"""CMI Loss Trainer implementation compatible with Hugging Face Transformers."""

import torch
from transformers import Trainer
from typing import Optional, Dict, Any, Union, Tuple
from .config import CMILossConfig
from .loss import compute_cmi_loss, get_cmi_lambda_scheduled


class CMILossTrainer(Trainer):
    """
    Trainer class that implements CMI Loss for supervised fine-tuning.
    
    This trainer extends the Hugging Face Trainer to incorporate CMI Loss,
    which encourages models to articulate reasoning before generating responses.
    """
    
    def __init__(
        self,
        model=None,
        args=None,
        data_collator=None,
        train_dataset=None,
        eval_dataset=None,
        tokenizer=None,
        model_init=None,
        compute_metrics=None,
        callbacks=None,
        optimizers=(None, None),
        preprocess_logits_for_metrics=None,
        cmi_config: Optional[CMILossConfig] = None,
    ):
        super().__init__(
            model=model,
            args=args,
            data_collator=data_collator,
            train_dataset=train_dataset,
            eval_dataset=eval_dataset,
            tokenizer=tokenizer,
            model_init=model_init,
            compute_metrics=compute_metrics,
            callbacks=callbacks,
            optimizers=optimizers,
            preprocess_logits_for_metrics=preprocess_logits_for_metrics,
        )
        
        self.cmi_config = cmi_config or CMILossConfig()

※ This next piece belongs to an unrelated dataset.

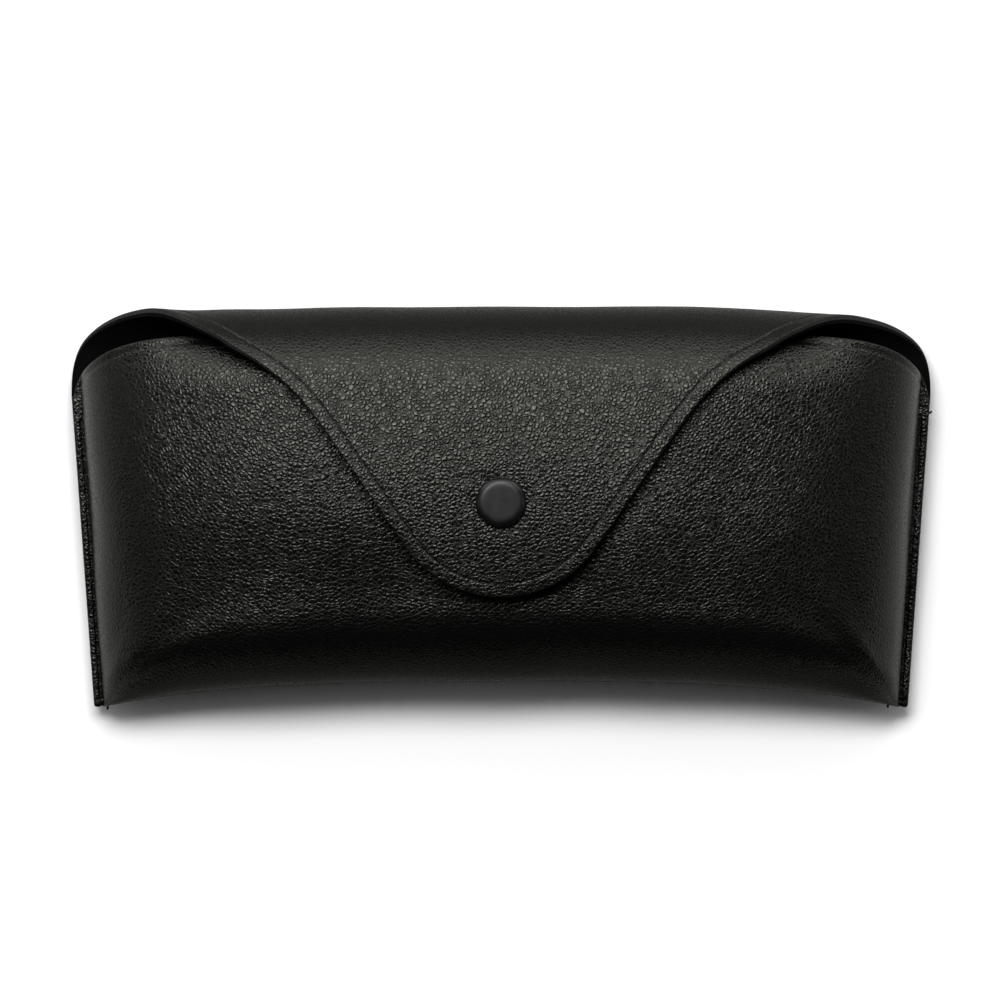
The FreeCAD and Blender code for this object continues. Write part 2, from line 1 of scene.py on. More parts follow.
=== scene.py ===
# %% [markdown]
# # A soft pouch for glasses
# The case is one sheet of black pebble-grained leatherette, lined with brushed microfibre.  The sheet
# starts at the mouth, runs down the front, round the bottom, up the back, rolls over the top and ends
# in a bell-shaped flap with a press stud.  Two sewn side seams close it.  The CAD model holds the
# sizes and the bend lines, and this script gives each piece its surface.

# %% Load the frame
import json
import math
import bpy
import numpy as np
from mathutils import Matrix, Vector, kdtree


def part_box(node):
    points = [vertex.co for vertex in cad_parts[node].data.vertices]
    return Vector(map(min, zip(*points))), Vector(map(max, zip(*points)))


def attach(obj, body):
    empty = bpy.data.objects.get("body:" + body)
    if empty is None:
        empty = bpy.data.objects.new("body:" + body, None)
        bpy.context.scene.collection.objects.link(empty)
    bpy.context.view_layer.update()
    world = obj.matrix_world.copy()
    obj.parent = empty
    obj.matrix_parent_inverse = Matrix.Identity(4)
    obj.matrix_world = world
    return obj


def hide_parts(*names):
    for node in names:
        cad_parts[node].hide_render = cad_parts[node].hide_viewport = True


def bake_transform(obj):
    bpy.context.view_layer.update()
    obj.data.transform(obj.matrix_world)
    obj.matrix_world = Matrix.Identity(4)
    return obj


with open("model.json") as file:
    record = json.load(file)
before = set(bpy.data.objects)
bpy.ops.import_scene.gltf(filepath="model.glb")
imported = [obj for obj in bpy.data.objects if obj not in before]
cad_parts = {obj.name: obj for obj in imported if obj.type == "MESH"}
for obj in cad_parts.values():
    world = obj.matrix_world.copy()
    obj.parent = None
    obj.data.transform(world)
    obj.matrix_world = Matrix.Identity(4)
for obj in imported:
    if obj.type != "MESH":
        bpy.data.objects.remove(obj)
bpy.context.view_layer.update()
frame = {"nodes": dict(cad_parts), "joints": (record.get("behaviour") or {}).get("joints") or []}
MM = 0.001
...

        self._setup_thinking_tokens()
        
    def _setup_thinking_tokens(self):
        """Setup thinking token IDs from tokenizer."""
        self.thinking_start_tokens = None
        self.thinking_end_tokens = None
        
        if self.tokenizer is not None:
            try:
                # Try to encode thinking markers
                think_start = self.tokenizer.encode("<think>", add_special_tokens=False)
                think_end = self.tokenizer.encode("</think>", add_special_tokens=False)
                
                self.thinking_start_tokens = think_start
                self.thinking_end_tokens = think_end
            except Exception:
                # Thinking tokens not available, CMI will use full sequence
                pass
    
    def compute_loss(
        self,
        model,
        inputs,
        return_outputs=False,
        num_items_in_batch=None
    ) -> Union[torch.Tensor, Tuple[torch.Tensor, Any]]:
        """
        Compute loss using CMI Loss formulation.
        
        Overrides the standard compute_loss to implement CMI regularization.
        """
        labels = inputs.pop("labels") if "labels" in inputs else None
        
        # Get sample types if available (for selective application)
        sample_types = inputs.pop("sample_types") if "sample_types" in inputs else None
        
        # Forward pass
        outputs = model(**inputs)
        logits = outputs.get("logits")
        
        if labels is not None and logits is not None:
            # Get current CMI lambda with scheduling
            cmi_lambda = self._get_current_cmi_lambda()
            
            # Compute CMI loss
            loss, metrics = compute_cmi_loss(
                logits=logits,
                labels=labels,
                cmi_lambda=cmi_lambda,
                thinking_start_tokens=self.thinking_start_tokens,
                thinking_end_tokens=self.thinking_end_tokens,
                thinking_weight=self.cmi_config.cmi_thinking_weight,
                normalize_losses=self.cmi_config.cmi_loss_normalize,
                sample_types=sample_types,
                apply_to_harmful_only=self.cmi_config.cmi_apply_to_harmful_only,
            )
            
            # Log metrics
            if self.state.global_step > 0:
                for key, value in metrics.items():
                    self.log({f"cmi/{key}": value})
        else:
            # Fallback to standard loss if needed
            loss = outputs.get("loss") if outputs.get("loss") is not None else None
        
        return (loss, outputs) if return_outputs else loss
    
    def _get_current_cmi_lambda(self) -> float:
        """Get current CMI lambda value with scheduling."""
        if not hasattr(self.state, 'global_step') or self.args.max_steps is None:
            return self.cmi_config.cmi_lambda_start
        
        return get_cmi_lambda_scheduled(
            current_step=self.state.global_step,
            max_steps=self.args.max_steps,
            warmup_ratio=self.cmi_config.cmi_warmup_ratio,
            rampup_ratio=self.cmi_config.cmi_rampup_ratio,
            lambda_start=self.cmi_config.cmi_lambda_start,
            lambda_end=self.cmi_config.cmi_lambda,
        )